Veenstra stressed none of the petitioners are named in any investigative order and no breaches of the Securities Act are alleged against any of them.

“The applicants assert that there is a risk that if this proceeding becomes widely publicized, it will cause damage to their personal and business reputations,” the judge said.

What the trio wanted was an anonymization order, one that would include the use of initials in court documents and a publication ban to prohibit the publication of any information that would identify them.

“The petitioners say that they wish to have some level of privacy while they exercise their lawful right to challenge the summonses,” Veenstra said. “Both the second and third applicants have children and express concern about their children someday googling their names and coming across reference to this proceeding.”

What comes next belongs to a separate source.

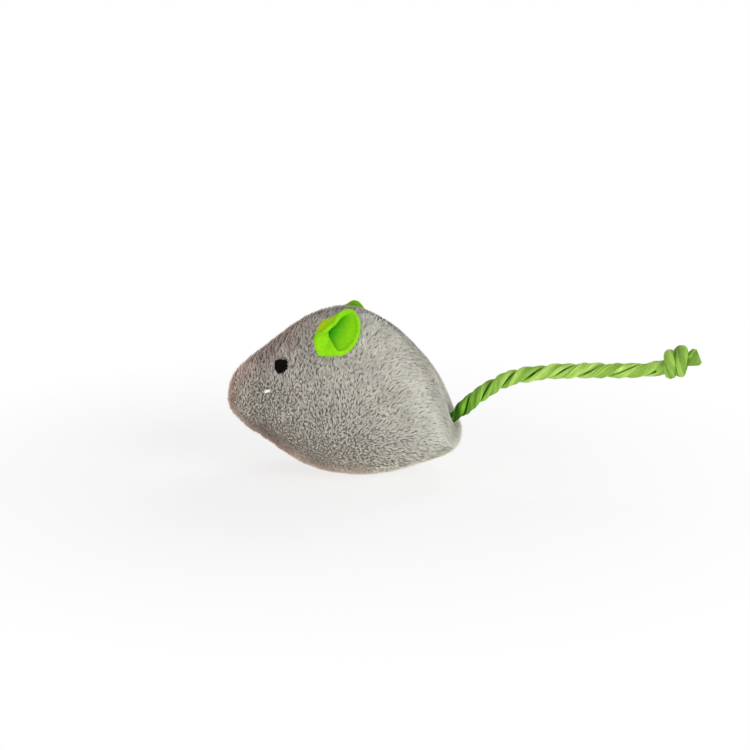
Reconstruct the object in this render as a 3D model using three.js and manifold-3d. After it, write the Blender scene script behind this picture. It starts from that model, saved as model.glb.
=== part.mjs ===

The judge did note the petitioners acknowledged that anonymization orders and publication bans are exceptional orders, that a judge must balance several competing interests when hearing such an application.

In arriving at his conclusion, Veenstra said the open court principle is a fundamental part of democracy.

“As a general rule, the public can attend hearings and consult court files and the press — the eyes and ears of the public — is left free to inquire and comment on the workings of the courts, all of which helps make the justice system fair and accountable,” he said.

Conversely, he explained, exceptions to the open court principle can be made in cases where openness poses a serious risk to an important public interest; or, if an order sought is necessary to prevent this serious risk, or if the benefits of the order outweigh its negative effects.

Veenstra ruled the petitioners had not demonstrated “a superordinate interest here that would prevail over the public's interest in open court proceedings.”